Your task is to quote exactly the run of lines that starts at the line containing "baseEnd(), seamCompound(), sideSeamSolder());" and ends at the line containing "points = [vertex.co", including both.
-------------------------
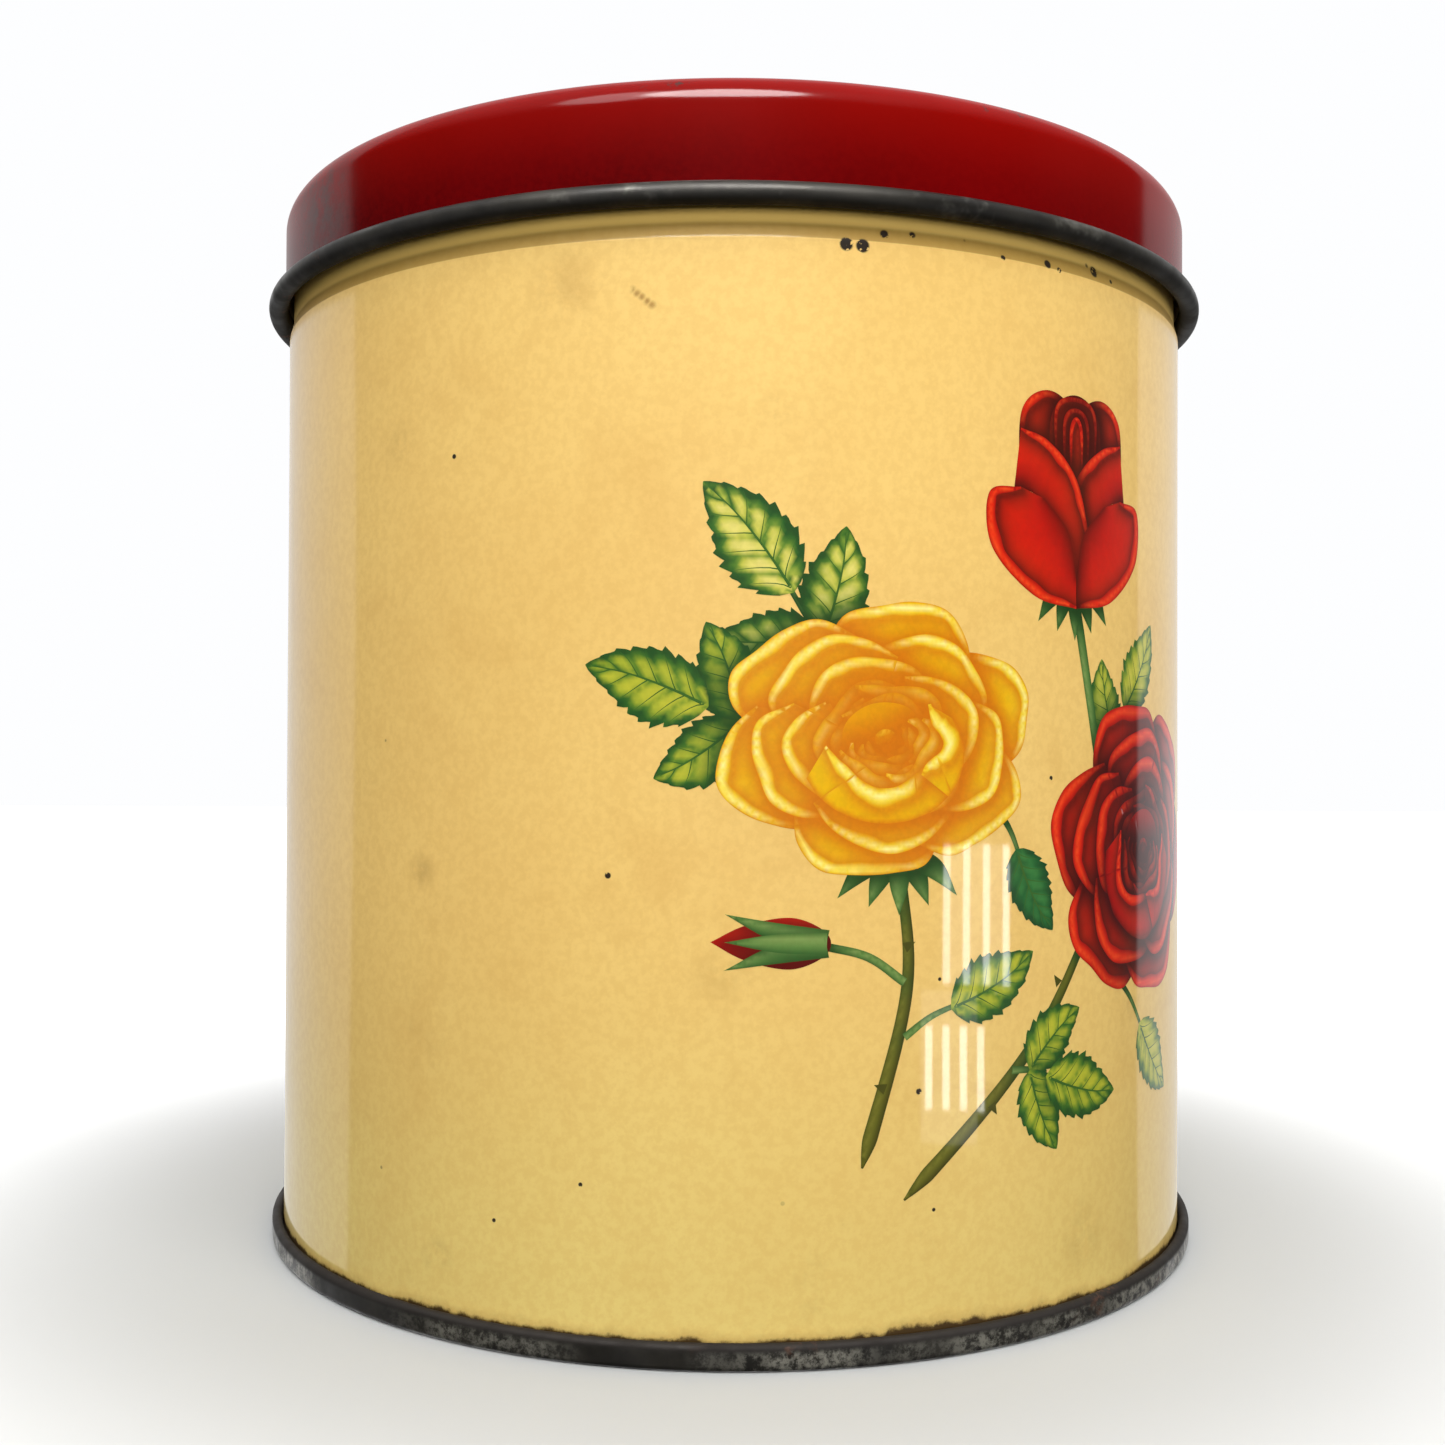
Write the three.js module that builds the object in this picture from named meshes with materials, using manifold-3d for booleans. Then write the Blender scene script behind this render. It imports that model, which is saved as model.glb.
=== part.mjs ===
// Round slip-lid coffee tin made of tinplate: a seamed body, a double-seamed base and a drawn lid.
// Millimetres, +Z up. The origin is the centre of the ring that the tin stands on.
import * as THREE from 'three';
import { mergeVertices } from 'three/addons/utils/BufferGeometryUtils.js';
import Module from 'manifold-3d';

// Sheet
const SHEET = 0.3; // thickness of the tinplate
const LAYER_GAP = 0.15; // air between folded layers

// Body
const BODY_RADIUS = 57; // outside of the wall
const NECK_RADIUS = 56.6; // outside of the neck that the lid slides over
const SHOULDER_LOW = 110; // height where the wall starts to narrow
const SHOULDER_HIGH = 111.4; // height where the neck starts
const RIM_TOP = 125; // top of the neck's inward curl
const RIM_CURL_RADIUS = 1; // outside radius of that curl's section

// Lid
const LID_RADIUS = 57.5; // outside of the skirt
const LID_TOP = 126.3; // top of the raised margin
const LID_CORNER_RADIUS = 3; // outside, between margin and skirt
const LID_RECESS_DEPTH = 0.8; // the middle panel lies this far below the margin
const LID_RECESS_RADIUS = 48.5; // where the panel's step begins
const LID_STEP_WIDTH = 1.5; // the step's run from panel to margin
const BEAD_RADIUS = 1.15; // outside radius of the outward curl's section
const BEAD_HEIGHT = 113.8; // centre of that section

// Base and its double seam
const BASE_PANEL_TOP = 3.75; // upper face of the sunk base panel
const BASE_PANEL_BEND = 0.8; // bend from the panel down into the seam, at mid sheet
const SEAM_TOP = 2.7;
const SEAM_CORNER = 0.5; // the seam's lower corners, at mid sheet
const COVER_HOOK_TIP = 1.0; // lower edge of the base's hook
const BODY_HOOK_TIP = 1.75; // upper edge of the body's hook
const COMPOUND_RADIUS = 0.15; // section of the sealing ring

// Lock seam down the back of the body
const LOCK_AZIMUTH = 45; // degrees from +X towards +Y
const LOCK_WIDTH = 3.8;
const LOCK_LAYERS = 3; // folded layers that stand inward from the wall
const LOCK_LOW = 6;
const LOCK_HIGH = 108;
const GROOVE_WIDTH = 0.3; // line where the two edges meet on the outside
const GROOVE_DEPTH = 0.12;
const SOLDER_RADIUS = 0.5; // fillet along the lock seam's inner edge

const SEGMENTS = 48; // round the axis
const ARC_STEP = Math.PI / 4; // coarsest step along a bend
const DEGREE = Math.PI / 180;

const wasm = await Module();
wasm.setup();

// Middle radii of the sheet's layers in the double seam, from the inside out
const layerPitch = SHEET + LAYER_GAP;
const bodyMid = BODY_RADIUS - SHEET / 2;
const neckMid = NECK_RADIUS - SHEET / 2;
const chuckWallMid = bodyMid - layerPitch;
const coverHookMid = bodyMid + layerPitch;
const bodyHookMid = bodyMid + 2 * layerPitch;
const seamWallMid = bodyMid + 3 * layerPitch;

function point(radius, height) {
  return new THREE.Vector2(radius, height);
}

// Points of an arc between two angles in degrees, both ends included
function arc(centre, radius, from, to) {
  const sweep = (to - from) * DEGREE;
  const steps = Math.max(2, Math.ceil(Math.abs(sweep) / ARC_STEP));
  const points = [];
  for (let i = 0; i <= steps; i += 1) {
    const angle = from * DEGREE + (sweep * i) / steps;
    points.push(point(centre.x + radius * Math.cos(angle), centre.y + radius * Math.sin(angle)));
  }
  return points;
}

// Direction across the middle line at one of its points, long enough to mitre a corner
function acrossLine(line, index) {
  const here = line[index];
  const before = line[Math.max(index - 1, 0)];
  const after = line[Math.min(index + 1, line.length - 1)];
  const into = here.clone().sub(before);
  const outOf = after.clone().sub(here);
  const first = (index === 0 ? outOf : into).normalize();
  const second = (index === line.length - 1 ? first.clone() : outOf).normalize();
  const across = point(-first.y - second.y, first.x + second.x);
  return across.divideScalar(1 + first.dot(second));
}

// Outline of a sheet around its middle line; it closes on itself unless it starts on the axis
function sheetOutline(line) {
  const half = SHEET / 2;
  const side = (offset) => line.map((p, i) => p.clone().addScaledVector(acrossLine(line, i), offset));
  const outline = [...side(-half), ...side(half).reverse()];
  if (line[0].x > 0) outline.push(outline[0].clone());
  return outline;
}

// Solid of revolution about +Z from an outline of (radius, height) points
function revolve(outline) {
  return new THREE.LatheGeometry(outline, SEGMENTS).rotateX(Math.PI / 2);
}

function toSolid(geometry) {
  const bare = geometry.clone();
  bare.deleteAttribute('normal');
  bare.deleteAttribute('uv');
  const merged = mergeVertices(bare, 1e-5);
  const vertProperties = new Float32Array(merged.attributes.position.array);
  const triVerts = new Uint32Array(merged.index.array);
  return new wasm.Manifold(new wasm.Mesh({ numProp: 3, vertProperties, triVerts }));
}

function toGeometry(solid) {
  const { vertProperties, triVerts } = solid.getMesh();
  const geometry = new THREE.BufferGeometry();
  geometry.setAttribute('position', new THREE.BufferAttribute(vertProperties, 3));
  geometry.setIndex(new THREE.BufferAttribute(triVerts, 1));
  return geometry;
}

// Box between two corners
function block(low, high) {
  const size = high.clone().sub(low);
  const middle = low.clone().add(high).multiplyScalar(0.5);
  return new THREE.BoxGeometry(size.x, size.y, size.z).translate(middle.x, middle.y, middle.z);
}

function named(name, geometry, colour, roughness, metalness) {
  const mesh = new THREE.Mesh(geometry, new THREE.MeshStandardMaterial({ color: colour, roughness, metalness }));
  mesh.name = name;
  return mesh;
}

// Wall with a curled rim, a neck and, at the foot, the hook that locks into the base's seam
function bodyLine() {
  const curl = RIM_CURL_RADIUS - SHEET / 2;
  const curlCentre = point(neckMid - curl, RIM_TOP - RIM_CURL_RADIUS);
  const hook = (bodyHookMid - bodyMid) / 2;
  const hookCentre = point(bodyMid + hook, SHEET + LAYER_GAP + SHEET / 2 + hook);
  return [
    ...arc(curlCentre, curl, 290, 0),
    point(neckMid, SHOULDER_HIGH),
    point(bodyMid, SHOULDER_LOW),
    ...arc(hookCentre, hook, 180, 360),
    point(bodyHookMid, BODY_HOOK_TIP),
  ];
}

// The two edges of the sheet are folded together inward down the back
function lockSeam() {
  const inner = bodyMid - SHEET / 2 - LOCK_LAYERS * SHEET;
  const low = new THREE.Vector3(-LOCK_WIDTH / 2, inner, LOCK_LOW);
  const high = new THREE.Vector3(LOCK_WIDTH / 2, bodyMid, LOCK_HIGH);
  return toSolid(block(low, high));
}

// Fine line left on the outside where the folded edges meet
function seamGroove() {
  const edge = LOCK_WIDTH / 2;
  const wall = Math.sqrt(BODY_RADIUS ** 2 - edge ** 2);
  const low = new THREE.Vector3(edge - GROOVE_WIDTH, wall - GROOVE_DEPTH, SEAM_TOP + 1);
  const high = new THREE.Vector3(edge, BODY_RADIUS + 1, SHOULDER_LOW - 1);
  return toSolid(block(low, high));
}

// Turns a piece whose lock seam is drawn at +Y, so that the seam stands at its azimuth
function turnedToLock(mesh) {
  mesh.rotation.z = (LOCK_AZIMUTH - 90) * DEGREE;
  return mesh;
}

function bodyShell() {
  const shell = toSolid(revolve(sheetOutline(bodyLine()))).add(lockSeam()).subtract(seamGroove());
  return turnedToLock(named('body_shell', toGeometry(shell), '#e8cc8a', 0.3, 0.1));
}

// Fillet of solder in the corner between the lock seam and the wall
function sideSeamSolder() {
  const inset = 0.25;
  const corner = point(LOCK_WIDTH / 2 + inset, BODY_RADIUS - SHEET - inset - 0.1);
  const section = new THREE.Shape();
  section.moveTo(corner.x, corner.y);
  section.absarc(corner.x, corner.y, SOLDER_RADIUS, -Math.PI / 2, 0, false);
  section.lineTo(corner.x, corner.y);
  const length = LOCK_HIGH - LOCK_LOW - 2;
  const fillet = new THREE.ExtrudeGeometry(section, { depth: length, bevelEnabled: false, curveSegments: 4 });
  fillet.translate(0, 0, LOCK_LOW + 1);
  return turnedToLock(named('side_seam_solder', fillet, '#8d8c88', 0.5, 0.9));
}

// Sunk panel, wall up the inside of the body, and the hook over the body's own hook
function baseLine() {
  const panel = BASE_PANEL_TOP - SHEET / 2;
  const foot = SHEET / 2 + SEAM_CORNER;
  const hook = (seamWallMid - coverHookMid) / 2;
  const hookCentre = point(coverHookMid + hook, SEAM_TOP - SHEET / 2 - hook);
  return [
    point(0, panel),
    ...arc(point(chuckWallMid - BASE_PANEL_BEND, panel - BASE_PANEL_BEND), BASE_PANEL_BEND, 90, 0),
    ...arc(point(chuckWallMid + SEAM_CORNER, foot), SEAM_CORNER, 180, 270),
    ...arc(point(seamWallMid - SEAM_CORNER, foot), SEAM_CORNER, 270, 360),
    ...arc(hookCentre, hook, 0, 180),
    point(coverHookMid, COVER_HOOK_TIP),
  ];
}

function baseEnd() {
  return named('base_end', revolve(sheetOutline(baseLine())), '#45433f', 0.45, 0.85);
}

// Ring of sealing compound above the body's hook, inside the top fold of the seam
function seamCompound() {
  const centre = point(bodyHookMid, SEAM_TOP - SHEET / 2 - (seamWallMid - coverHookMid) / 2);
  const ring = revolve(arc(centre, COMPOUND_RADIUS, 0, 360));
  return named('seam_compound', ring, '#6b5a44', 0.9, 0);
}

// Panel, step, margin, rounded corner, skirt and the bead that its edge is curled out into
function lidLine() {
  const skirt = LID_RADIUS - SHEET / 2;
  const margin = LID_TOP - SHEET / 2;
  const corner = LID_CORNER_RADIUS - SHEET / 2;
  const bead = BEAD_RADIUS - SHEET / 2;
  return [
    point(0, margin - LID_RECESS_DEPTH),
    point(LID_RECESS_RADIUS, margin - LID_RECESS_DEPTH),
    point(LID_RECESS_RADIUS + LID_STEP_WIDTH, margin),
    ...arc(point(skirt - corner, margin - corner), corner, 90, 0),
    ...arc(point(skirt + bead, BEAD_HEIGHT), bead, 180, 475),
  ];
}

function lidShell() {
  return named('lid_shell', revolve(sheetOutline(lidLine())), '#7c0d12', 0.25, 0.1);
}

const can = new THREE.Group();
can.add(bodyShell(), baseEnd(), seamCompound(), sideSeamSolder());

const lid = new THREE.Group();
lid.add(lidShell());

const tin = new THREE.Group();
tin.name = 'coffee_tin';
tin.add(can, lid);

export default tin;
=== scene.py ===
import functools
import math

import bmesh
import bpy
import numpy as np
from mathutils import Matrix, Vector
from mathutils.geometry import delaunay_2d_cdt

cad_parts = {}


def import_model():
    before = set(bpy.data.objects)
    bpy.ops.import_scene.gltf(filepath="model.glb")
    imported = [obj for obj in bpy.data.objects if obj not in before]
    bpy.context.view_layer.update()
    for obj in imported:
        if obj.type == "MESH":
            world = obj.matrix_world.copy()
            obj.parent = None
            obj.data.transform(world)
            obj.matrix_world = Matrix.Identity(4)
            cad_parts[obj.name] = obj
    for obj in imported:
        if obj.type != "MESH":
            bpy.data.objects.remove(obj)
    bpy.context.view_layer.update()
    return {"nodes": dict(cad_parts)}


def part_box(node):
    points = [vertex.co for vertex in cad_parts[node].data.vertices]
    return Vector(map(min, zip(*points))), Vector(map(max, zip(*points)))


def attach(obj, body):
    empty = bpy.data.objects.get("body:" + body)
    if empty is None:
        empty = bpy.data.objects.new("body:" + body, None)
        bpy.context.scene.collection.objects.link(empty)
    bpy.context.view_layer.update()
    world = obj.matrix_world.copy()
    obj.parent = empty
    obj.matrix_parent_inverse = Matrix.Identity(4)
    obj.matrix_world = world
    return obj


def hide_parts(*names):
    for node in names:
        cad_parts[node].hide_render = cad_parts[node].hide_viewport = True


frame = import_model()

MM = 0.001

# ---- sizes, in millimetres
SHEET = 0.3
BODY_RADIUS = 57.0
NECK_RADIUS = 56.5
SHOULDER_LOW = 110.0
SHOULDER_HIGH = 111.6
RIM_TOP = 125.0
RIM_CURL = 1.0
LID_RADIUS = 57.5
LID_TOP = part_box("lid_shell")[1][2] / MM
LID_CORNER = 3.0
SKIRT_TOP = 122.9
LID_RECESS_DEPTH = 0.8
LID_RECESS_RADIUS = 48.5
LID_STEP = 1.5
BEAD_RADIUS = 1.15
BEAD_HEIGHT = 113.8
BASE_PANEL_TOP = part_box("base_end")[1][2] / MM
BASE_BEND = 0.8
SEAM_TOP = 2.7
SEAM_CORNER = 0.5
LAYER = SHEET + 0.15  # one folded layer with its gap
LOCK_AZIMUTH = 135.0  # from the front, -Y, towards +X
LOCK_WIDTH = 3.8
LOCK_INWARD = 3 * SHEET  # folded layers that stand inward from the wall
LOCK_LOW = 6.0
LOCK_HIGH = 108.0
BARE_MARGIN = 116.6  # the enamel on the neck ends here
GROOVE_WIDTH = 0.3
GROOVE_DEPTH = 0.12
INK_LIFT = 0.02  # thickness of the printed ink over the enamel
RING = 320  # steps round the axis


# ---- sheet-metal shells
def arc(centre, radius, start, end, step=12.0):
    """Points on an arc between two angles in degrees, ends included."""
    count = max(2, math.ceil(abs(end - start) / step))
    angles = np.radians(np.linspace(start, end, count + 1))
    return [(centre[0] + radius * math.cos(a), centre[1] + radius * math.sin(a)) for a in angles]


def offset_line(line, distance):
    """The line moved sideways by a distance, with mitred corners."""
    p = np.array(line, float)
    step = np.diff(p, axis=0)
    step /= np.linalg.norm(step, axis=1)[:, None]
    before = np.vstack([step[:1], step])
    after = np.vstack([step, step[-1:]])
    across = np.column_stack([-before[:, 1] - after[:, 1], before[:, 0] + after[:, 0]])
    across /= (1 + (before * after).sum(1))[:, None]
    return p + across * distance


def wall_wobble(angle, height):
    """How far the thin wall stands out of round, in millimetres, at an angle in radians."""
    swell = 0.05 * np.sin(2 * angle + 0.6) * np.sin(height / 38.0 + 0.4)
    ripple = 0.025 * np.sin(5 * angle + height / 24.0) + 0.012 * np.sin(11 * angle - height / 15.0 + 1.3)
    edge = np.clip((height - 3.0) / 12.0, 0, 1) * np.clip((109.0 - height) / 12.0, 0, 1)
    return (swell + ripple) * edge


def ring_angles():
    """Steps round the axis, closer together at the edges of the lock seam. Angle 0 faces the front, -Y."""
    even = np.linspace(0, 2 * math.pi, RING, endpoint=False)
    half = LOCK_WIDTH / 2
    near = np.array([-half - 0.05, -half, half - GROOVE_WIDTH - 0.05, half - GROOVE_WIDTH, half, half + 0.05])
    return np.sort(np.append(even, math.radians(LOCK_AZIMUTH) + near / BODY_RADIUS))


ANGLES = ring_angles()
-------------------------
- Response to the exercise -
can.add(bodyShell(), baseEnd(), seamCompound(), sideSeamSolder());

const lid = new THREE.Group();
lid.add(lidShell());

const tin = new THREE.Group();
tin.name = 'coffee_tin';
tin.add(can, lid);

export default tin;
=== scene.py ===
import functools
import math

import bmesh
import bpy
import numpy as np
from mathutils import Matrix, Vector
from mathutils.geometry import delaunay_2d_cdt

cad_parts = {}


def import_model():
    before = set(bpy.data.objects)
    bpy.ops.import_scene.gltf(filepath="model.glb")
    imported = [obj for obj in bpy.data.objects if obj not in before]
    bpy.context.view_layer.update()
    for obj in imported:
        if obj.type == "MESH":
            world = obj.matrix_world.copy()
            obj.parent = None
            obj.data.transform(world)
            obj.matrix_world = Matrix.Identity(4)
            cad_parts[obj.name] = obj
    for obj in imported:
        if obj.type != "MESH":
            bpy.data.objects.remove(obj)
    bpy.context.view_layer.update()
    return {"nodes": dict(cad_parts)}


def part_box(node):
    points = [vertex.co for vertex in cad_parts[node].data.vertices]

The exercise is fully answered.